Inverse agreed, calling the show a “cat-and-mouse story” that “often feels more like Catch Me If You Can than A New Hope.”
This focus is partly down to an active effort to court older fans, and also due to the overwhelmingly dark period the series is set in. Shadow Lord takes place following the events of Episode III: Revenge of the Sith, which ends with the fascistic Empire effectively taking over the galaxy. Emperor Palpatine now rules, with Darth Vader at his side, and the Jedi are all but wiped out. It’s not a cheery time, and thankfully Shadow Lord leans into that darkness.

Beauty in Motion
Part of that darkness comes from the incredible visuals at play here. While Clone Wars showed off some pretty rudimentary 3D animation, and newer series have upped the game bit-by-bit, Shadow Lord brings a level of technical mastery to the screen that the series’ animated efforts have been sorely lacking – visually going toe-to-toe with something like Arcane or Spider-Man: Into the Spider-Verse.
“Animation has always been hit-or-miss with Star Wars, at least when made in-house at Lucasfilm. But Shadow Lord is visually the best the studio has produced to date,” said RogerEbert.com.
The series successfully blends 3D characters with stylised 2D backgrounds, creating an effect that several critics compared to the incredible matte paintings used in the likes of Blade Runner. That dark, painterly quality helps give the show an identity and style usually missing from Disney’s recent outings in a galaxy far, far away.
And, as you’d expect from a show centered on a former Sith with a double-ended lightsaber, there’s quite a few acrobatic fight scenes throughout the show to break up all the scheming and plotting. Thankfully, these are well done, using kinetic action and well choreographed movements to make each lightsaber duel pop.
“Sharp animation and punchy choreography highlight (Maul’s) spasms of violence, as he slices through criminal rivals like he’s reaping wheat… If a show is going to fixate on laser swords, it should at least do it right,” said AV Club.

Darth Maul goes Missing
That said, while Maul himself is the drawcard for the show – a character whose introduction in The Phantom Menace was largely an exercise in aura-farming, but who did get significantly more fleshed out in the Clone Wars – he’s far from the most interesting character Shadow Lord introduces. He was never the most fleshed-out character to begin with, but several critics noted that the series does very little to deepen Maul’s story.
He’s still an intimidating figure, and uses that menace to great effect, but never really earns main character status throughout this first season.
Screen Rant noted that while Maul probably gets the most screentime in the series – as he should – there are a surprising number of scenes where he is entirely absent: “I wanted Maul to be granted the depth that his own show should allow for… (and) I am somewhat disappointed by the treatment of the character himself here.”
Roger Ebert agreed, noting “Maul suffers from a major problem: it provides no interesting depth for the titular character… (and) is so concerned with maintaining (his) sinister persona that it gives no insight into what’s going on with him internally.”
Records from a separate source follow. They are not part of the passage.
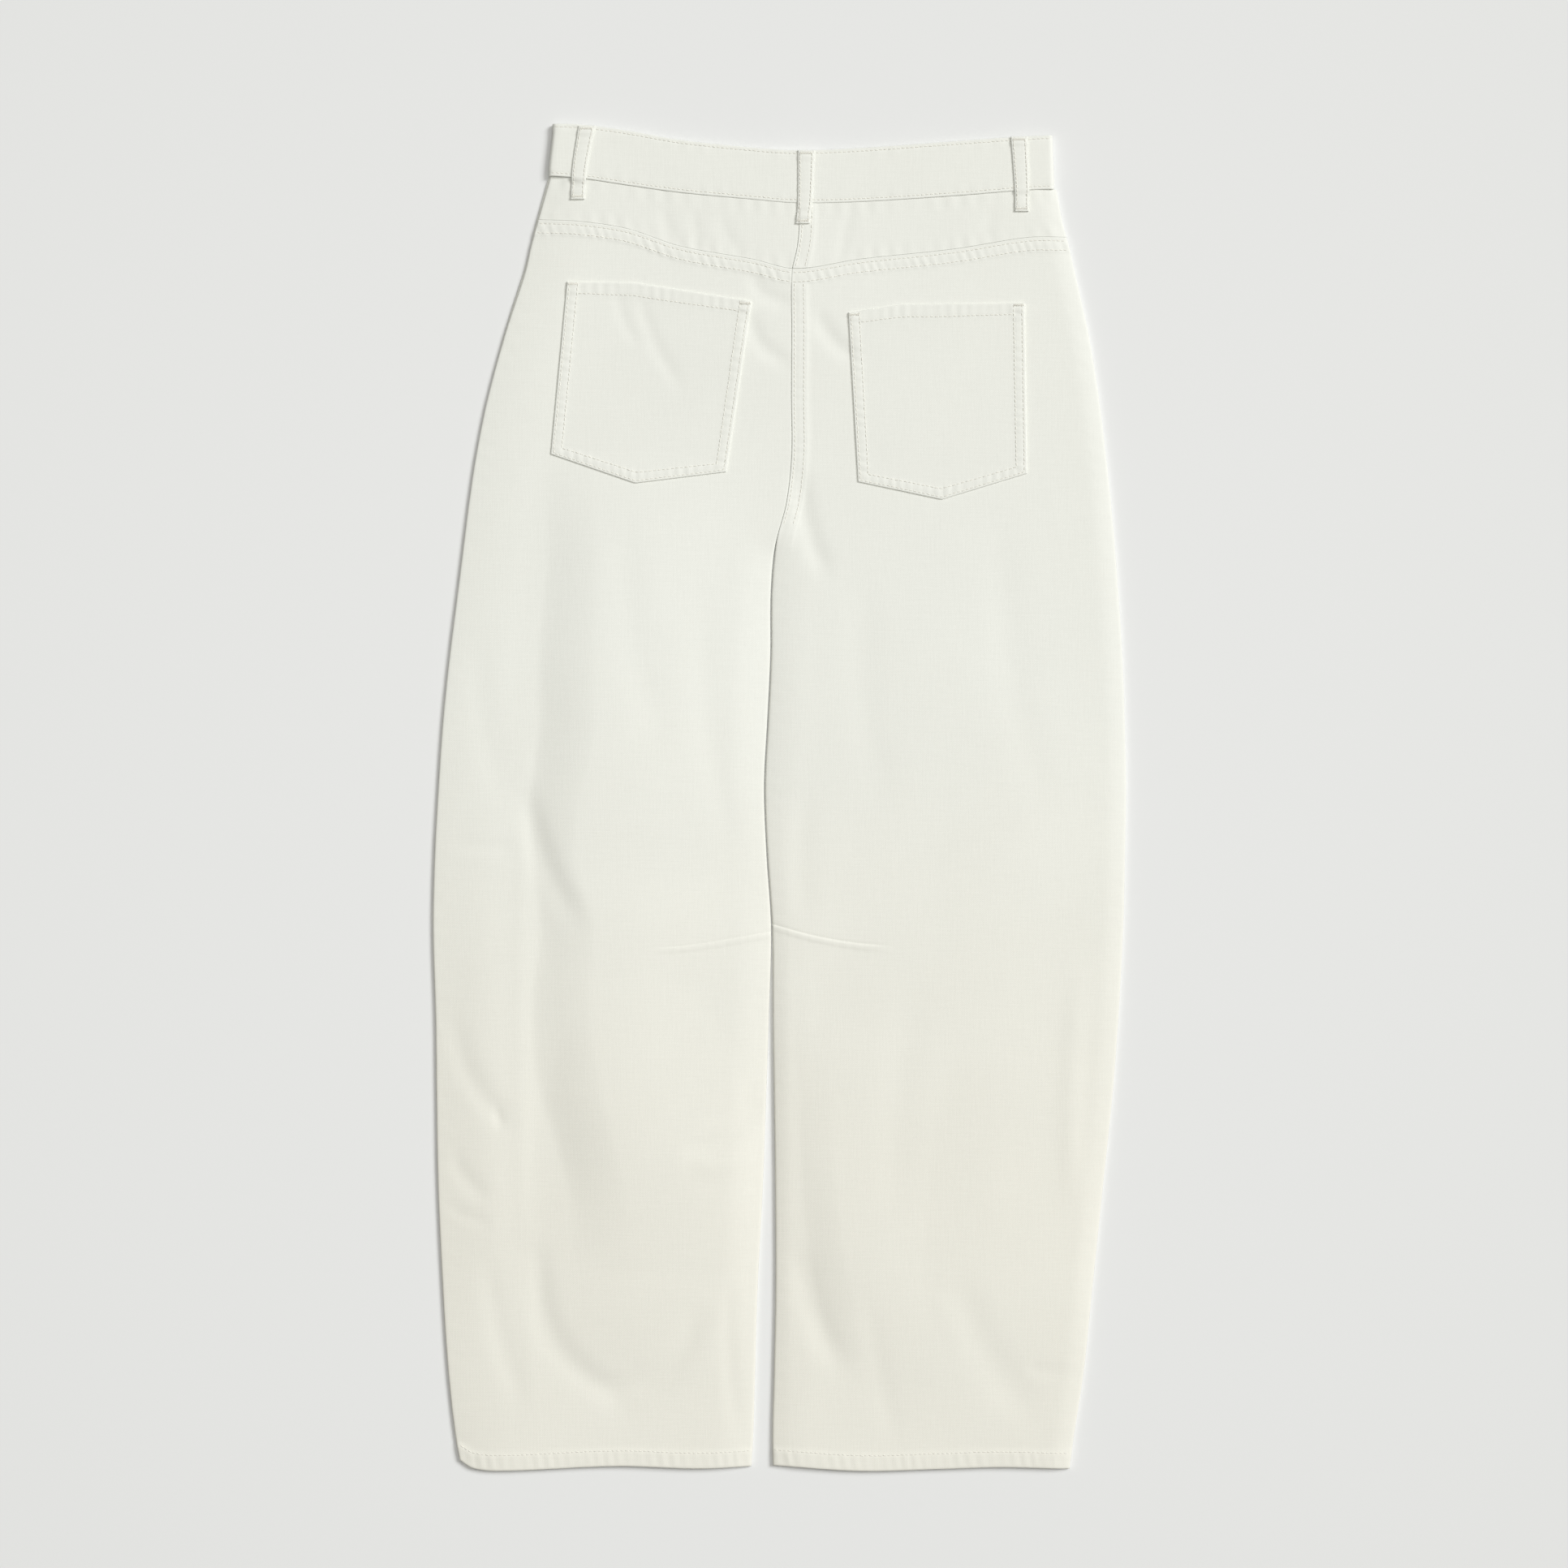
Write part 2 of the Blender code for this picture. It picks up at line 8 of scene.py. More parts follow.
import bpy
import numpy as np
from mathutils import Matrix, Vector


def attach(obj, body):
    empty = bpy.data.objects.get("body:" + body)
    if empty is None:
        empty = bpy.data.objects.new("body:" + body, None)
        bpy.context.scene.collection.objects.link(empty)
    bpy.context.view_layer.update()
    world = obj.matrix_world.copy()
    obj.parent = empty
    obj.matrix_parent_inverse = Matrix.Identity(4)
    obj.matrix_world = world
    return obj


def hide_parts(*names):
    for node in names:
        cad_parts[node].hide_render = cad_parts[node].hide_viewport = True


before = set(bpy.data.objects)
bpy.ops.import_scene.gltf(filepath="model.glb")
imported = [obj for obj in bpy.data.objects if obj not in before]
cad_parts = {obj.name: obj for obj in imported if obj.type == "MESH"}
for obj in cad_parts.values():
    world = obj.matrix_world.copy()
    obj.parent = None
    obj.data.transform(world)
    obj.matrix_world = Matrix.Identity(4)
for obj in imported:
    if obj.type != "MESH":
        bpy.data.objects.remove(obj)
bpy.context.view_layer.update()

MM = 0.001
LENGTH = 1017.5
SEAM_GAP = 0.3
SEWN_GAP = 0.1
LEG_GAP = 0.8
INWARD = {"left": 1.0, "right": -1.0}

CLOTH = 1.4
FRONT_LEVEL = CLOTH + SEAM_GAP
FRONT_INSET = 1.9
FRONT_LENGTH = LENGTH - 50.0
UNDERSIDE = 0.15
HEM_BAND = 13.0
HEM_RAISE = 0.5
FELL_WIDTH = 11.0
FELL_RAISE = 0.5
SEAT_FELL_WIDTH = 12.0
CROTCH = 712.0
CROTCH_BLEND = 26.0
EDGE_RISE = {"left": 44.0, "right": 17.0}
INNER_RISE = 28.0
BASE_LIFT = 2.3
COLUMN_STEP = 2.3
ROW_STEP = 4.2
SEAT_ROW_STEP = 2.4
BAND_STEP = 2.6

WAIST_MIDDLE = 12.0
BAND_CLOTH = 1.9
BAND_BACK_LEVEL = 5.4
BAND_OVERLAP = 20.0
UNDERLAP_LEVEL = 3.15
UNDERLAP_RAMP = (28.0, 40.0)
BAND_LEFT = (-174.5, -171.5)
BAND_RIGHT = (207.4, 206.4)

BUTTON_RADIUS = 8.5
BUTTON_AT = (14.0, 977.5)
ZIP_LENGTH = 125.0
ZIP_TAPE = 0.7
ZIP_LEVEL = 2.85
TOOTH_PITCH = 1.25
TOOTH_STAGGER = 0.7
TOOTH_HALF_SIZE = (1.9, 0.5, 0.25)

FLOOR_LEVEL = -0.05
FLOOR_COLOUR = (0.777, 0.784, 0.782)

# Tones of the cloth at the seat and at the hems, where the darker, warmer tone is painted shade, then the
# light.
COOL_TINT = (0.945, 0.955, 0.895)
SHADED_HEM_TINT = (0.933, 0.921, 0.836)
WORLD_LIGHT = 0.2
WORLD_COLOUR = (1.0, 0.97, 0.88)
SUN_FROM = (6.4, 3.4, 6.4)
SUN_STRENGTH = 2.48
SUN_SPREAD = 26.0
SUN_COLOUR = (0.99, 0.995, 1.0)
LAMP_AT = (0.10, 0.14, 3.0)
LAMP_SIZE = 1.4
LAMP_POWER = 29.0
LAMP_COLOUR = (1.0, 0.995, 0.975)
CAMERA_AT = (0.0034, 0.0101, 2.80)

# The panels' edges across, at heights up the garment.
SECTIONS = {
    "up": (-5, 26, 75, 135, 215, 285, 340, 410, 465, 517, 566,
           615, 664, 700, 731, 768, 811, 860, 905, 925, 945, 980),
    "left_outer": (-239.0, -245.0, -250.5, -254.5, -258.2, -259.4, -260.0, -262.0, -260.8, -258.0, -254.6,
                   -249.6, -243.4, -238.9, -235.0, -229.4, -220.6, -207.2, -192.6, -188.0, -182.5, -172.6),
    "left_inner": (-21.5, -19.5, -18.0, -16.3, -12.2, -9.6, -7.8, -6.0, -9.4, -11.3, -8.9,
                   -6.6, -6.2, -2.8, 5.2, 9.2, 9.0, 9.2, 9.4, 13.5, 15.0, 15.0),
    "right_inner": (-5.0, -5.8, -4.6, -3.4, -3.6, -4.6, -5.4, -5.8, -9.4, -11.3, -8.9,
                    -6.6, -6.2, -2.8, 5.2, 9.2, 9.0, 9.2, 9.4, 13.5, 15.0, 15.0),
    "right_outer": (218.5, 222.5, 230.0, 236.2, 244.5, 251.8, 256.0, 259.8, 261.2, 262.0, 261.0,
                    259.2, 256.1, 253.4, 250.6, 246.6, 241.4, 233.4, 223.4, 218.8, 213.6, 207.6),
}
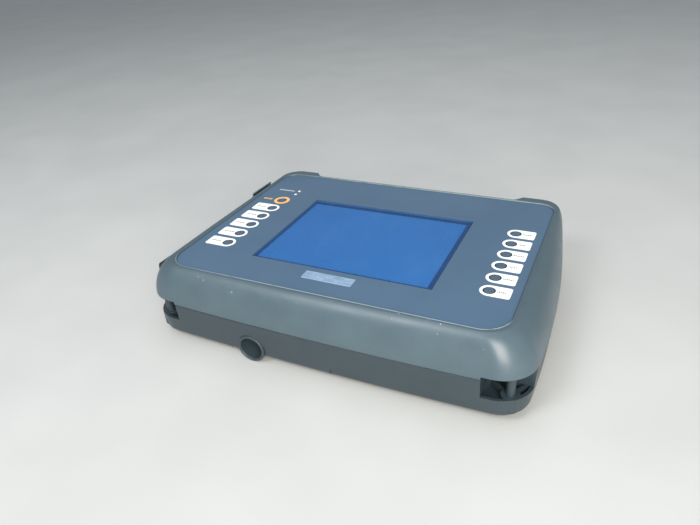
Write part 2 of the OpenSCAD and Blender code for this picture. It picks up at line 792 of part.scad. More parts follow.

Thankfully, the various new characters surrounding him are rich and complex, and received almost universal praise from reviewers. Standouts include Detective Lawson – a law man hoping to bring Maul in without alerting the Empire to the Sith’s whereabouts, as doing so would effectively put the entire planet under its watchful gaze – and Jedi-in-hiding Devon Izara, who Maul discovers and begins tempting to the Dark Side in an effort to gain a tool to use for his own ends.
The dynamic between Jedi outcast and former Sith is given a fresh coat of paint here. It’s done without the usual dramatic drive to turn a good person toward evil that we usually see from the Sith, and instead gives Devon a genuine reason to consider his offers. See, she wants nothing more than to destroy the Empire that murdered and drove her order underground, and kill the Sith Lord at its head – and wouldn’t you know it, Maul happens to have been left to die by that same Sith Lord and now wants revenge.
“When Maul offers to team up so they can strike down their common enemy, Darth Sidious, this proposal takes on a different tinge than the series’ usual dark-side temptations, mostly because Maul sort of has a point: sometimes you need to call a truce with a lesser evil to fight a greater one,” said AV Club.

An Uneven Story
While the set-up is great and the characters are strong, Shadow Lord does suffer from uneven pacing across its paltry runtime. While we already know that the series has been picked up for a second season, so are certainly getting more episodes, this first season offers a number of great ideas that are let down by short ~25 minute episodes that still manage to feel like the wheels are spinning at times.
“It does take multiple episodes for Shadow Lord to dig its hooks in,” said AV Club. “The problem upfront is that the cartoonish crime wars don’t offer much to chew on.”
Variety added that over the course of the eight episodes they’d seen, the show felt stranded between a tentpole franchise entry and a small side quest: “Shadow Lord can capably move the Clone Wars story forward, but it’s not yet ready to serve as a Star Wars standard-bearer on its own.”

Should You Watch ‘Star Wars: Maul – Shadow Lord’?
If you’re a diehard Star Wars fan, you’ve probably already watched this one, but even if you just have a passing interest in seeing what the underbelly of the Galactic Empire looks like, checking Shadow Lord out is a pretty good idea.
While Maul himself might feel a bit underbaked, he is as menacing and edgy as always, which is really what we all want from him anyway – and there are enough great characters around him to keep you engaged in the various plot threads being hinted at in this first season. Plus, with a second season already in the works, there’s more to come in this grittier, darker version of Star Wars.